Domestic Manufacturing Push Collides With Deployment Costs
The case highlights the tension inside US clean energy policy. The government wants more domestic solar manufacturing, but the solar deployment market still relies heavily on imported equipment.Antidumping tariffs are intended to counter imports sold below normal value. Countervailing duties target products that benefit from government subsidies.
Together, these duties can protect domestic producers from price competition that regulators view as unfair. They can also reshape trade flows by pushing buyers toward alternative origins or US-made products.
For manufacturers, the ruling supports investment in domestic capacity. Higher duties can improve the competitiveness of US-made solar products and encourage new factory spending.
For project developers, the impact is more complicated. Higher module costs can pressure project economics, especially where power purchase agreements, tax credits and construction budgets were based on cheaper imported supply.
Commerce is expected to issue final antidumping determinations in early September. Until then, the market will face uncertainty around final rates, supplier exposure and contract pricing.
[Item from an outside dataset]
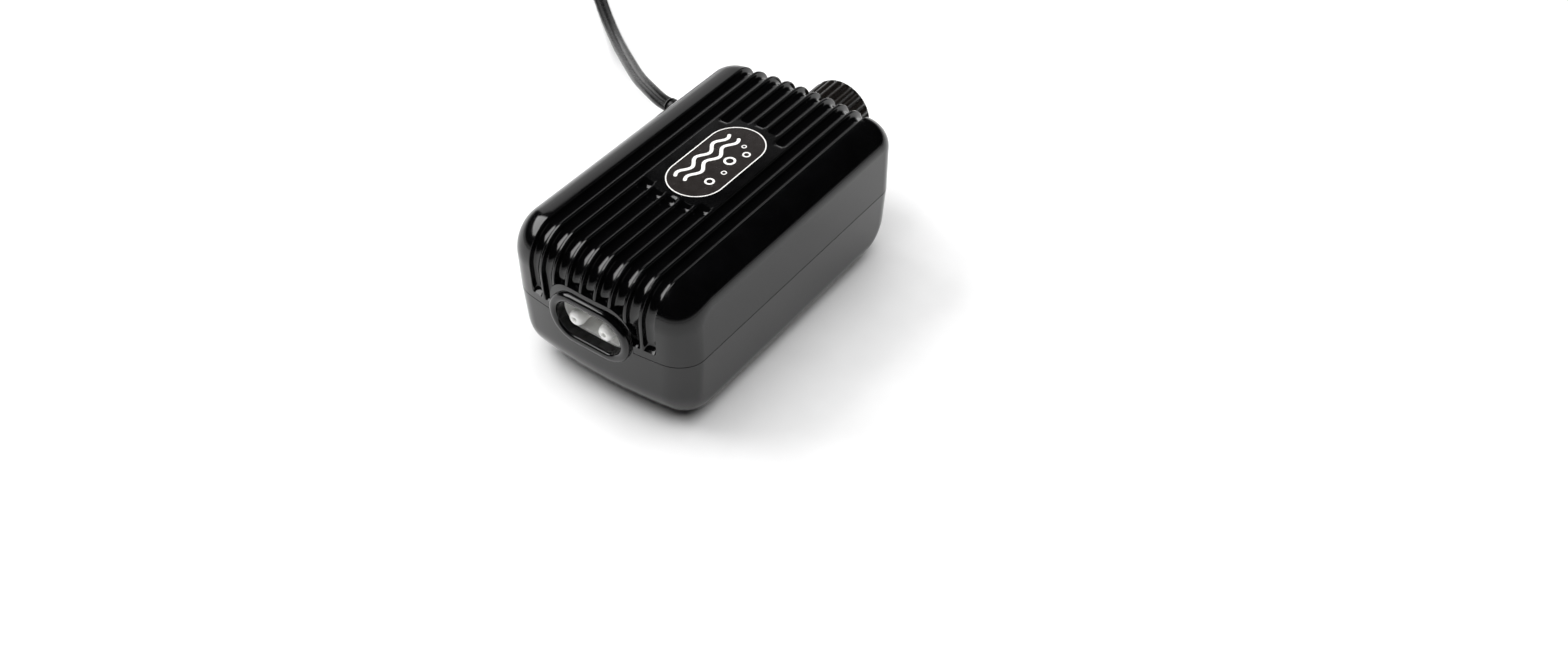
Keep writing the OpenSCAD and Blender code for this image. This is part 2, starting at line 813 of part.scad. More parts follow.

The broader industrial message is clear. Solar policy is no longer only about renewable energy deployment. It is also about manufacturing location, trade enforcement and supply-chain control.
The Metalnomist Commentary
The new US solar duties show that clean energy deployment and industrial protection are increasingly inseparable. The key question is whether Washington can build domestic solar capacity fast enough to offset higher import costs without slowing project growth.